A thesaurus will be your friend here. Want to emphasize speed in the name? Find a less commonly used synonym to play around with.

4. Research existing brand names

No matter what product of service you provide, you’re going to need an online presence of some sort. Use GoDaddy or a similar site to find out if the domain for your new name is available. All the company names mentioned in this article were chosen with low domain competition in mind. You may have to compromise and settle for a slightly different domain than the name itself, but this can also be used to your advantage. For Chop’s domain, we landed on “we-chop.com.”

You’ll also have to check for trademarks. When Apple computers was founded in 1976, they ignored the fact that the Apple brand name was already taken by Apple Records, the company founded by the Beatles. This would result in four separate lawsuits between 1978 and 2006, before the matter was finally settled in 2007 for over $500 million. To avoid Apple’s mistake, make sure the name hasn’t been trademarked already at the USPTO website.

5. Identify commonly searched terms

It’s also important to consider the amount of traffic your name will draw online. SEO (Search Engine Optimization) is all about increasing web traffic and ensuring the people who visit your site actually want to be there. Use Google Keyword Planner to get an estimate of how many searches your name gets and how much competition to expect from similar words. When someone googles your name, you want your site to be the first result.

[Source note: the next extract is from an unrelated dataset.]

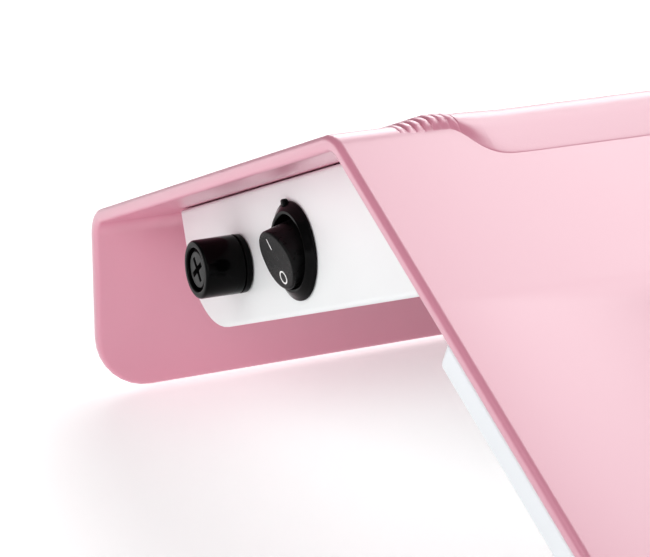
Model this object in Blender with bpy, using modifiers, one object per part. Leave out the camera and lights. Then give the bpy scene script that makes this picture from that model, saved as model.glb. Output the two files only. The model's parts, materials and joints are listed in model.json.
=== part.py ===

For access to keywords, sign up for a Google AdWords account (it’s completely free) and look under tools for the keywords program.

The process of naming your brand is like walking a tightrope between originality and messaging. It may take time to find just the right balance (that works on all accounts), but don’t settle for mediocre. Your name is your foundation and, as one of your greatest marketing tools, a good one is well worth the effort.